The molecular convention is used to specify chemistry relating to molecules; for example connection tables formulae, names and properties. The molecules can also contain spectra though these will have their own conventions depending on whether they are Infra Red, NMR etc.

Where the behaviour of an element or attribute is completely explained by the schema it is not further elaborated on in this document; typically in these cases an entry will only state whether the node is required, suggested or optional.

Except where they are expressly forbidden, the convention allows users to optionally include both other cml elements and attributes, and foreign namespaced elements and attributes. It is expected that in general tools will silently ignore the extra information because they will not be able to understand it.

1.1 Notational Conventions

The keywords "MUST", "MUST NOT", "REQUIRED", "SHALL", "SHALL NOT", "SHOULD", "SHOULD NOT", "RECOMMENDED", "MAY", and "OPTIONAL" in this document are to be interpreted as described in RFC 2119 [ IETF RFC 2119 ].

The terms "element", "attribute", "child" and "parent" in this document are to be interpreted as described in the W3C Recommendation for Extensible Markup Language (XML) [ W3C XML ].

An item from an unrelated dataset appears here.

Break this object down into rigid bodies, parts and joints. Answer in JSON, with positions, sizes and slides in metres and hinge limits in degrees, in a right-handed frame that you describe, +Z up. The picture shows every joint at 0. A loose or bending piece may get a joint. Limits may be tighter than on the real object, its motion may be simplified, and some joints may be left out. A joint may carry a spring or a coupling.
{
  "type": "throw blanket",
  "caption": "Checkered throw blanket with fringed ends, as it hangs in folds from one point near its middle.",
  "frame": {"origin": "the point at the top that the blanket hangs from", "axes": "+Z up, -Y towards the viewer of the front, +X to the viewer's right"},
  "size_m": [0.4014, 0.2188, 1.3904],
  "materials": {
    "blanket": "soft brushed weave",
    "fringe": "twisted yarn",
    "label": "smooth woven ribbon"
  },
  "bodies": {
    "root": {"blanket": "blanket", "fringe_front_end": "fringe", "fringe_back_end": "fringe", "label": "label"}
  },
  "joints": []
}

The use of fonts is as follows:

1.2 Namespaces

This specification uses the following namespaces and prefixes to indicate those namespaces:

Prefix Namespace URI Description
cml http://www.xml-cml.org/schema Chemical Markup Language elements
convention http://www.xml-cml.org/convention/ Standard Chemical Markup Language convention namespace

2. Applying the molecular convention

The molecular convention MUST be specified using the convention attribute on a molecular element or a cml element. The value of the attribute MUST be a QName that represents the molecular convention, i.e. convention:molecular. If the molecular convention is specified on a cml element then that element MUST have at least one child molecule element that either has no convention specified or specifies the molecular convention.

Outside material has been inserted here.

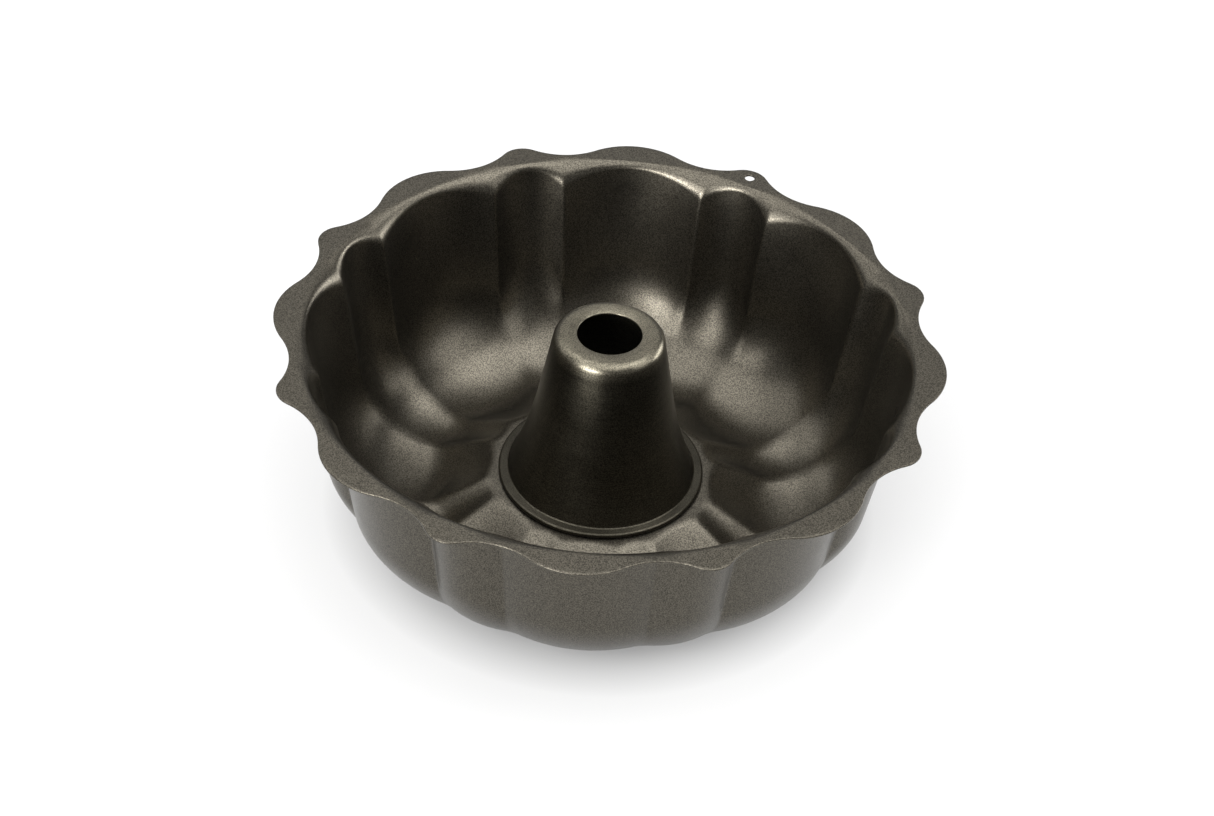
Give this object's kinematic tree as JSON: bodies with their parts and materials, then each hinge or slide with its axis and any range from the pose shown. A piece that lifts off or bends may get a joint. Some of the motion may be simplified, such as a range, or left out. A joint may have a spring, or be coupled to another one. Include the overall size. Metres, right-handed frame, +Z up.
{
  "type": "bundt pan",
  "caption": "Round fluted tube pan for ring cakes: a scalloped flat rim with a hanging hole, alternating wide and narrow flutes, and a hollow centre cone.",
  "frame": {"origin": "on the table under the middle of the pan", "axes": "+Z up along the axis of the cone, +Y towards the hanging hole"},
  "size_m": [0.2574, 0.2574, 0.0835],
  "materials": {
    "pan_coating": "satin grey-brown metallic non-stick coat with a fine sparkle",
    "cone_coating": "satin grey-brown metallic non-stick coat over fine turning lines"
  },
  "bodies": {
    "root": {"pan_body": "pan_coating", "centre_cone": "cone_coating"}
  },
  "joints": []
}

<molecule xmlns="http://www.xml-cml.org/schema"
xmlns:convention="http://www.xml-cml.org/convention/"
convention="convention:molecular" id="m1">

    <!-- body is omitted. -->

</molecule>

<cml xmlns="http://www.xml-cml.org/schema"
xmlns:convention="http://www.xml-cml.org/convention/"
convention="convention:molecular">
    <molecule id="m1">

        <!-- body is omitted. -->

    </molecule id="m1">
</cml>

<cml xmlns="http://www.xml-cml.org/schema"
xmlns:convention="http://www.xml-cml.org/convention/"
convention="convention:molecular">

</cml>

<formula xmlns="http://www.xml-cml.org/schema"
xmlns:convention="http://www.xml-cml.org/convention/"
convention="convention:molecular">

    <!-- body is omitted. -->

</formula>

3. Molecule Element

Within the molecular convention, a molecule is REQUIRED to be a child of either cml or molecule elements.

A molecule in the molecular convention is used to hold any combination of:

  1. a string representation of a molecule (be it a name held in a name, a label held in a label or an inline representation in a inline attribute on a formula element).
  2. the chemical composition of a substance, for example using the concise attribute on a formula element, or by specifically listing the atoms in either an atomArray as a child of a molecule or in an atomArray as a child or a formula.
  3. a connection table of atoms, connected by bonds. By definition a molecule is a connected set, therefore hydrochloric acid (bonded) would be a single molecule, whilst H+ Cl- could be represented as a parent molecule containing two child molecules (one containing H+, the other containing Cl-).

3.1 Id

A molecule element MUST have an id attribute, the value of which MUST be unique amongst the molecules within the scope of the document.

The value of the id attribute MUST start with a letter, and MUST only contain letters, numbers, dot, hyphen or underscore.

IdStartChar ::= [A-Z] | [a-z]
IdChar ::= IdStartChar | [0-9] | "." | "-" | "_"
Id ::= IdStartChar (IdChar)*

3.2 Count

A molecule that is a child of another molecule MUST have a count attribute specified. The value of this attribute MUST be a non-negative number.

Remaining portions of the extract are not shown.